Statistics indicate that the number of pirate attacks in the Gulf of Guinea increases each year.

“...Our territorial waters as a state is safe but it is not without challenges. The first challenge which is more dear to me is illegal fishing and illegal activities relating to fishing. Any right-thinking nation would do anything to protect what it eats. The second issue when it comes to safety and security is the question of piracy. Piracy is very rampant in the Gulf of Guinea. This is a threat to us as a country...” Dr Ali noted.

He further underscored the importance of Ghana’s territorial waters to the socio-economic development, thus, the need for a swift move to implement security mechanism to safeguard the future of the country’s maritime space.

As part of efforts to secure territorial waters safety and clamp down criminal activities perpetrated at sea, Dr. Kamal-Deen Ali urged government to ensure sustainable implementation mechanisms.

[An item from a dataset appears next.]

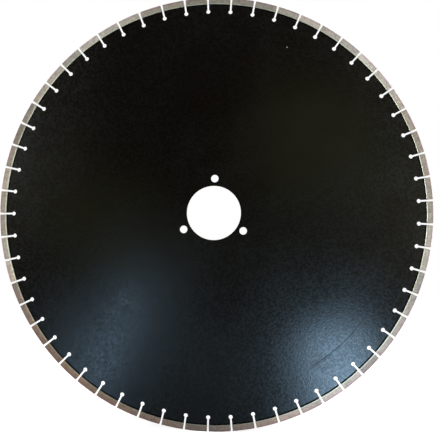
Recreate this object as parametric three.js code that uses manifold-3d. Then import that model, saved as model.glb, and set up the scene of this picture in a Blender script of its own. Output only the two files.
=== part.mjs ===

Meanwhile, assessments and fact-finding missions by UNODC has revealed that no state bordering the Gulf of Guinea possesses the necessary combination of jurisdictional provisions, offense-creating legislation, and judicial capacity needed to undertake prosecutions against piracy.

Dr Kamal-Deen Ali was speaking at the ongoing three-day workshop being organized by the UNODC with financial support from the European Union.

The workshop is aimed at strengthening the capacities of the twenty prosecutors, judges and law enforcement officers as well as the legal adviser of Ghana. It will also allow criminal justice actors to better understand the context, the legal instruments and the existing jurisdictions in the field of maritime safety and the fight against maritime crime.